Problem requirements — Copy every line of the data that includes the string "objects".

Provided data —
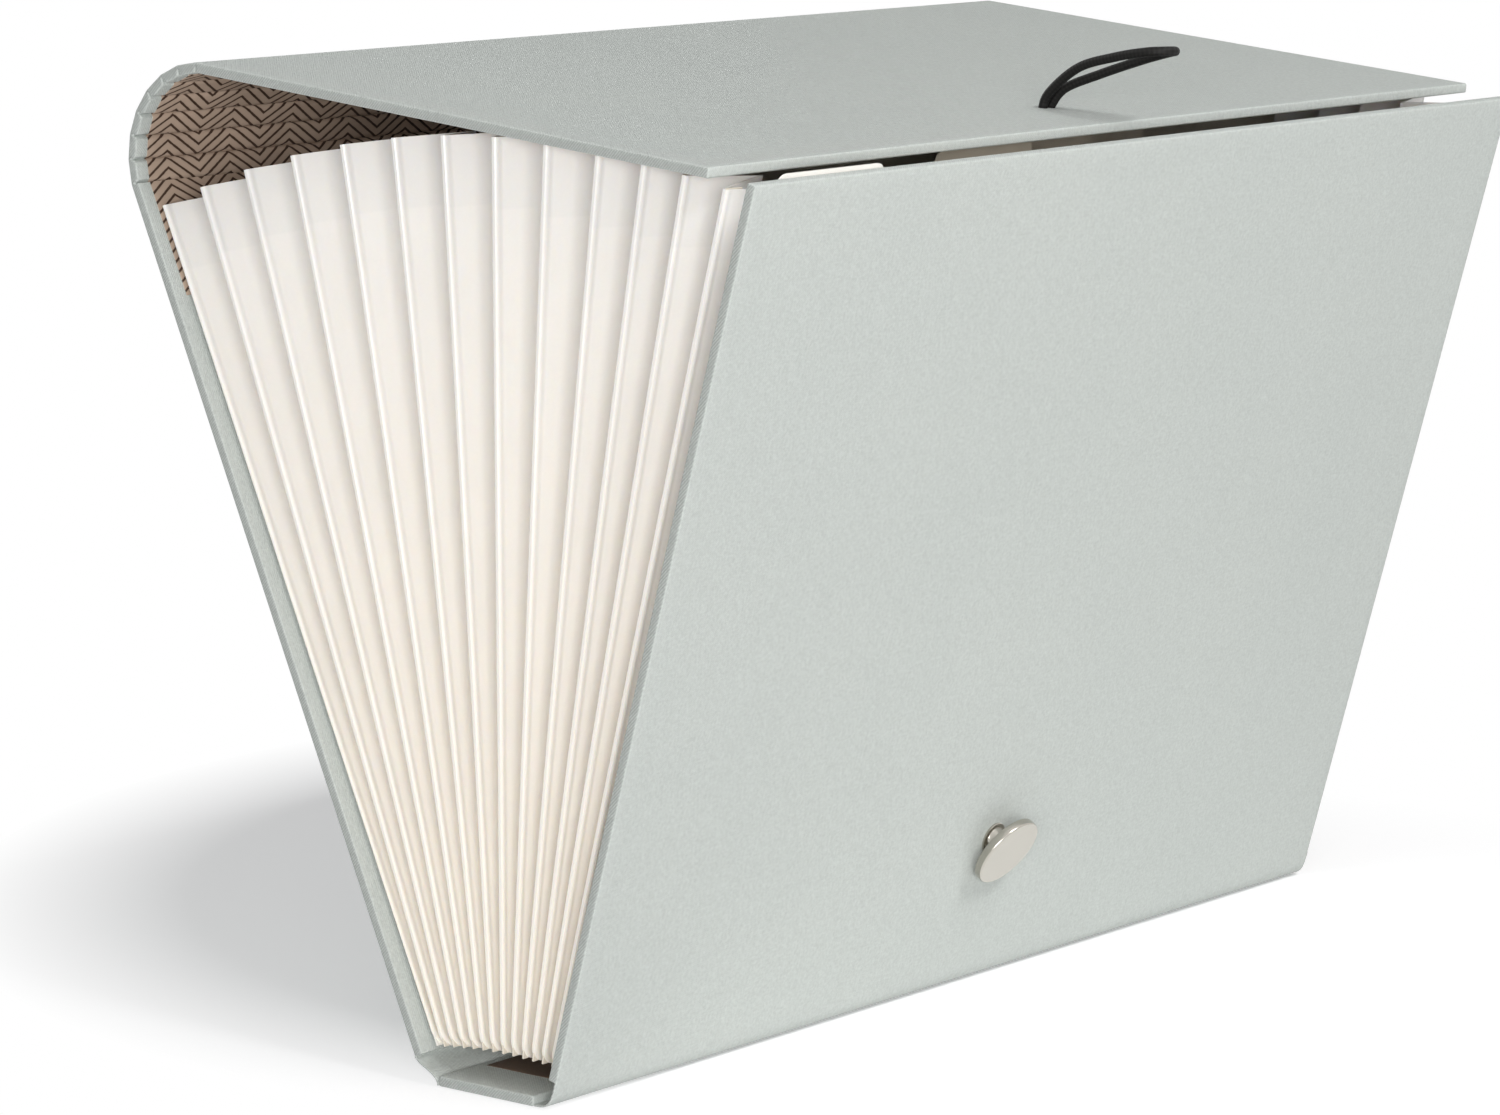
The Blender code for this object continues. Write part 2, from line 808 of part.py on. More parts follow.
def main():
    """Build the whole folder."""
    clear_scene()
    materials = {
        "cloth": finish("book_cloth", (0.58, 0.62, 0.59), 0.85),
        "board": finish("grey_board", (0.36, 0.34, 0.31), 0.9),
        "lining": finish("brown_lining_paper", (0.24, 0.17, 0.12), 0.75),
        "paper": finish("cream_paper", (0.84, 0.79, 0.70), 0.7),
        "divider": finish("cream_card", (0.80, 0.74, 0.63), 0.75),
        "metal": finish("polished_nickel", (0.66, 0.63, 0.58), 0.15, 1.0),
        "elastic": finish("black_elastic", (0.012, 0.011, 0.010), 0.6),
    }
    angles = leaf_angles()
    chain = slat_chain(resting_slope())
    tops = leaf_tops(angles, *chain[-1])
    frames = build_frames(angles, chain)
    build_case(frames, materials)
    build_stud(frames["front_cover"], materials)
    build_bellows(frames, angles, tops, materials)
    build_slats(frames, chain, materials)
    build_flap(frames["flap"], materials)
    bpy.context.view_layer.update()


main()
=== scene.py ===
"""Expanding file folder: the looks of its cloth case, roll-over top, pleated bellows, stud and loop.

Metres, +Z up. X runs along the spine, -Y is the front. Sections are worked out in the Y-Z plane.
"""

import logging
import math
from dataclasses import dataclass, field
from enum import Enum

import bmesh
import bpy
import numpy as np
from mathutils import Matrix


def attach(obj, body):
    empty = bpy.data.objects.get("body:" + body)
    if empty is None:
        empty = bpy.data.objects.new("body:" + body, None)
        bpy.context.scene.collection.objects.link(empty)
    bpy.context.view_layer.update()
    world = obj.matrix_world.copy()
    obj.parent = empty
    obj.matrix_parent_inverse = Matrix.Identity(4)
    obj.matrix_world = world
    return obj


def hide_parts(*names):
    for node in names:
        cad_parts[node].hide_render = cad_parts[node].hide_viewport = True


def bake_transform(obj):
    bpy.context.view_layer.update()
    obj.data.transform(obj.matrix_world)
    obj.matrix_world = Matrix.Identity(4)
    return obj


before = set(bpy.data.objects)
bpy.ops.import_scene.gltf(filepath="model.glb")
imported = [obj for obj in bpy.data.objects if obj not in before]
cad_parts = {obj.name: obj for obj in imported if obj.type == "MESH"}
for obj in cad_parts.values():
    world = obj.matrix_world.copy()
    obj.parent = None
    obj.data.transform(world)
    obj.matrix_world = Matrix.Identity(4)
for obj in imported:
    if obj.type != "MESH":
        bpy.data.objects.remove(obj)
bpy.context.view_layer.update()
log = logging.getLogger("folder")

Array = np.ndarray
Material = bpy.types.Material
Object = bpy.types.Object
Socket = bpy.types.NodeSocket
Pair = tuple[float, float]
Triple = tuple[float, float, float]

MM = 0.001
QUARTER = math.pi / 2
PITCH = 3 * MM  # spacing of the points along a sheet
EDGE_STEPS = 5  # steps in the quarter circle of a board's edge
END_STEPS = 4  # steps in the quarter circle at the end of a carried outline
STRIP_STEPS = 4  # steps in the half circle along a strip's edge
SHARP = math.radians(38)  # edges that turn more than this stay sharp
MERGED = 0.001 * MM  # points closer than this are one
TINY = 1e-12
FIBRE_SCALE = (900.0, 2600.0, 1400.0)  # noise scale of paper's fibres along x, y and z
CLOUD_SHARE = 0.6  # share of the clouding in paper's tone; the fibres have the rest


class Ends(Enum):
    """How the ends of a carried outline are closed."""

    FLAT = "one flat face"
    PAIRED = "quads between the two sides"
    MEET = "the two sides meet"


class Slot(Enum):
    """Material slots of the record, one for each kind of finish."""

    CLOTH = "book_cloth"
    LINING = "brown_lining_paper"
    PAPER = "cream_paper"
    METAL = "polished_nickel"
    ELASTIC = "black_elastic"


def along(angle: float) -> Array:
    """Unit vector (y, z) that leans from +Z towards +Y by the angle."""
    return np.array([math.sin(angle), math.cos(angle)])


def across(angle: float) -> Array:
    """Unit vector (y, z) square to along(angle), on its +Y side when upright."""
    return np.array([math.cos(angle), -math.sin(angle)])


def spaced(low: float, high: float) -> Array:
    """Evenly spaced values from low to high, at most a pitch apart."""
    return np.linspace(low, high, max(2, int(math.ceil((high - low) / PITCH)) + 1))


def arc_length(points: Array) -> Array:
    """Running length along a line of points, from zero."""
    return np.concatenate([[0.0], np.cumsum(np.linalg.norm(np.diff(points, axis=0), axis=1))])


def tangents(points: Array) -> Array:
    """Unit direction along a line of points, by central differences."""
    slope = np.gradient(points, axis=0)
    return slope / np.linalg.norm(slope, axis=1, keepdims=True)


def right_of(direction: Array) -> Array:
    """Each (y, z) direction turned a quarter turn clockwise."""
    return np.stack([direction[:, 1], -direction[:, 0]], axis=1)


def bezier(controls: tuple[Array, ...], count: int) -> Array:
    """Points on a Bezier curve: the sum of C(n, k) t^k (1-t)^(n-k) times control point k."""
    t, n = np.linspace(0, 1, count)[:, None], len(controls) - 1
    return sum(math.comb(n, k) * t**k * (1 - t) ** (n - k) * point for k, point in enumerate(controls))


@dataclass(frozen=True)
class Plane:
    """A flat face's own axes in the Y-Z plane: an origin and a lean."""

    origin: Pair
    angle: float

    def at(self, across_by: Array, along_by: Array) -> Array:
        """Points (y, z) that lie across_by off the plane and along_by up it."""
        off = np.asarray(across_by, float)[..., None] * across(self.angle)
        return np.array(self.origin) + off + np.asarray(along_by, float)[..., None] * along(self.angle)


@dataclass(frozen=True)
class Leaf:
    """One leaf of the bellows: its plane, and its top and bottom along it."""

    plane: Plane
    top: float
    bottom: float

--

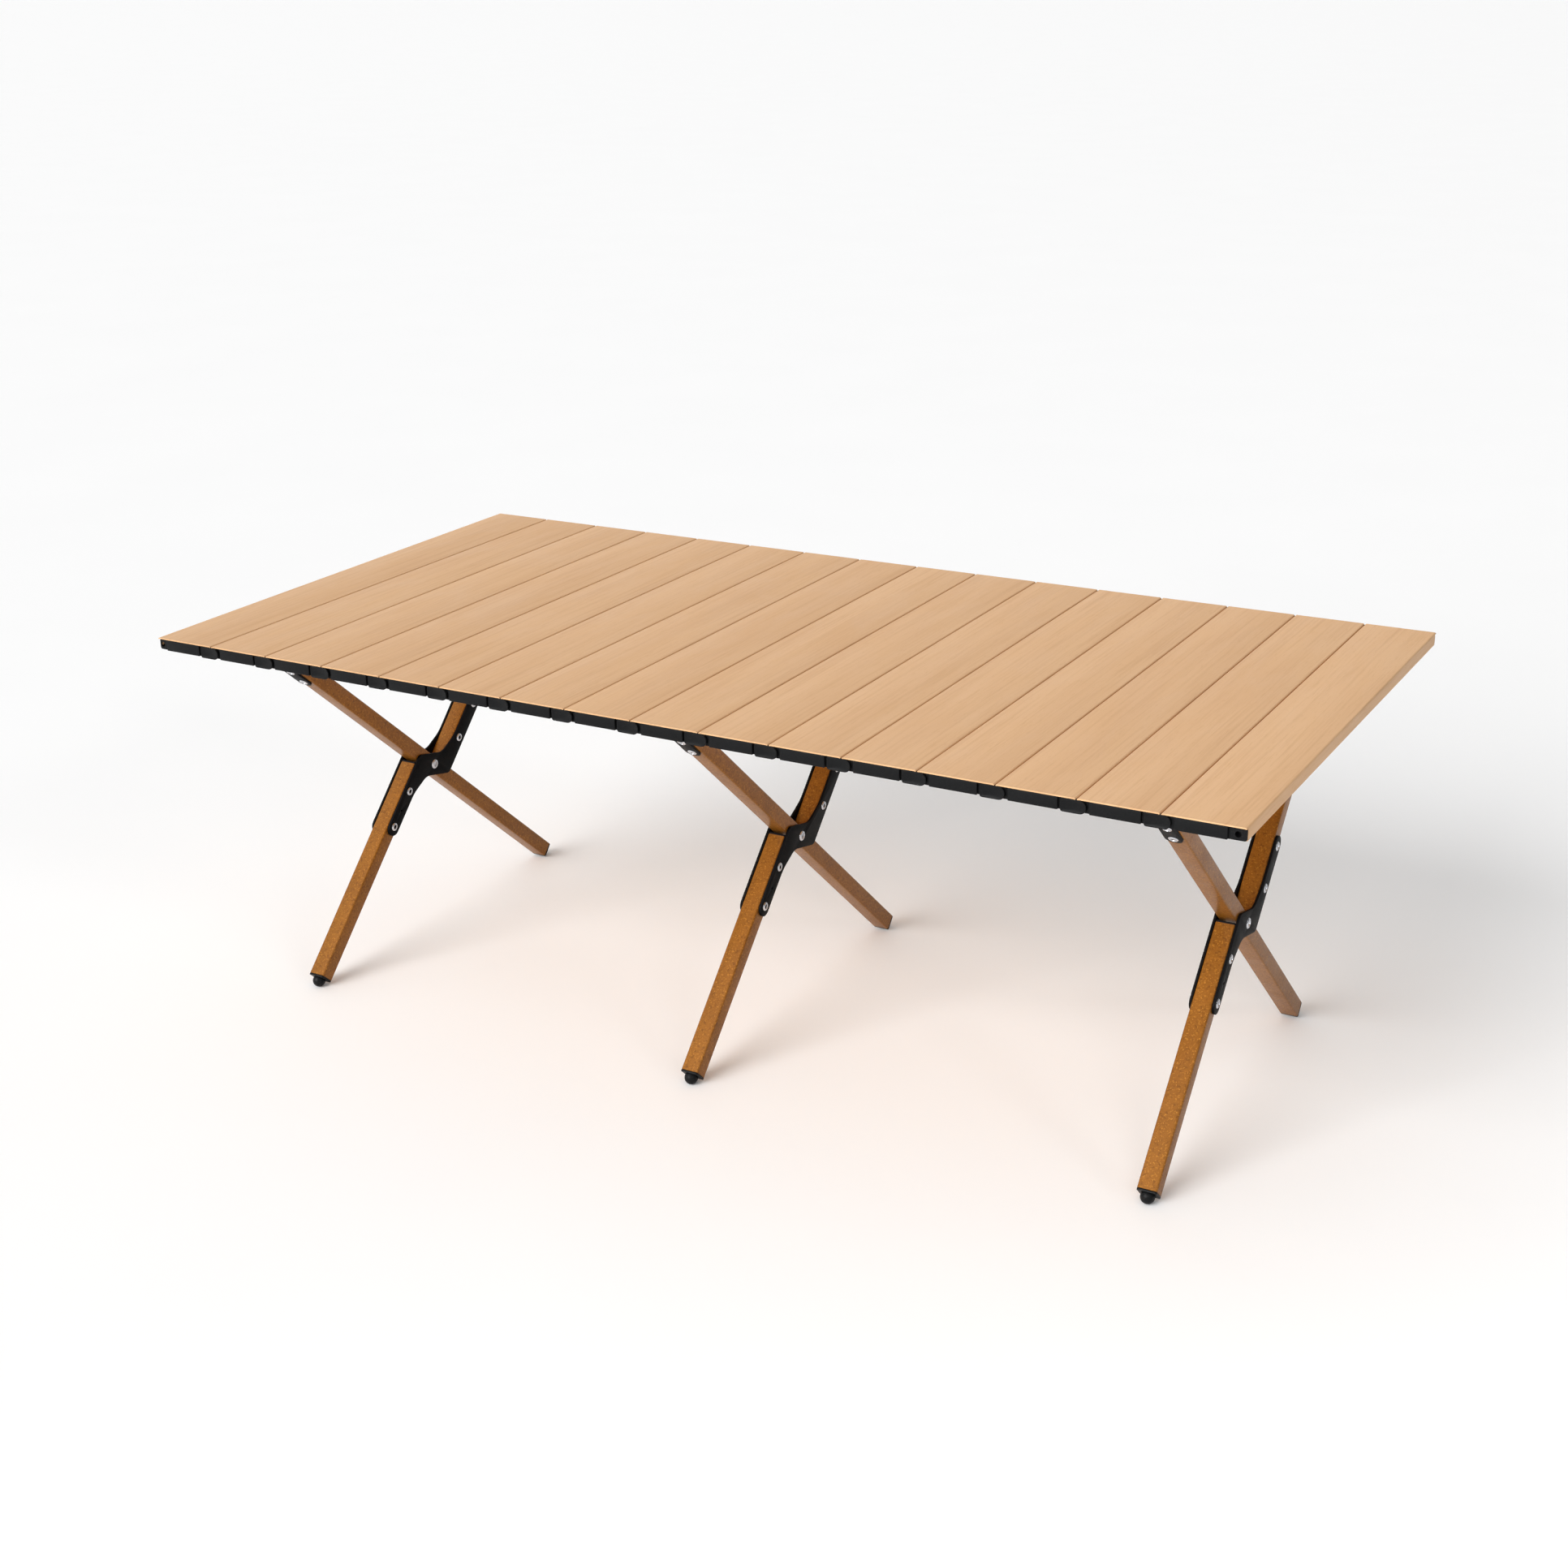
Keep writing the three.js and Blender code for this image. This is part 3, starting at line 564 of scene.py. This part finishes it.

Written reply —
    empty = bpy.data.objects.get("body:" + body)
        empty = bpy.data.objects.new("body:" + body, None)
        bpy.context.scene.collection.objects.link(empty)
before = set(bpy.data.objects)
imported = [obj for obj in bpy.data.objects if obj not in before]
        bpy.data.objects.remove(obj)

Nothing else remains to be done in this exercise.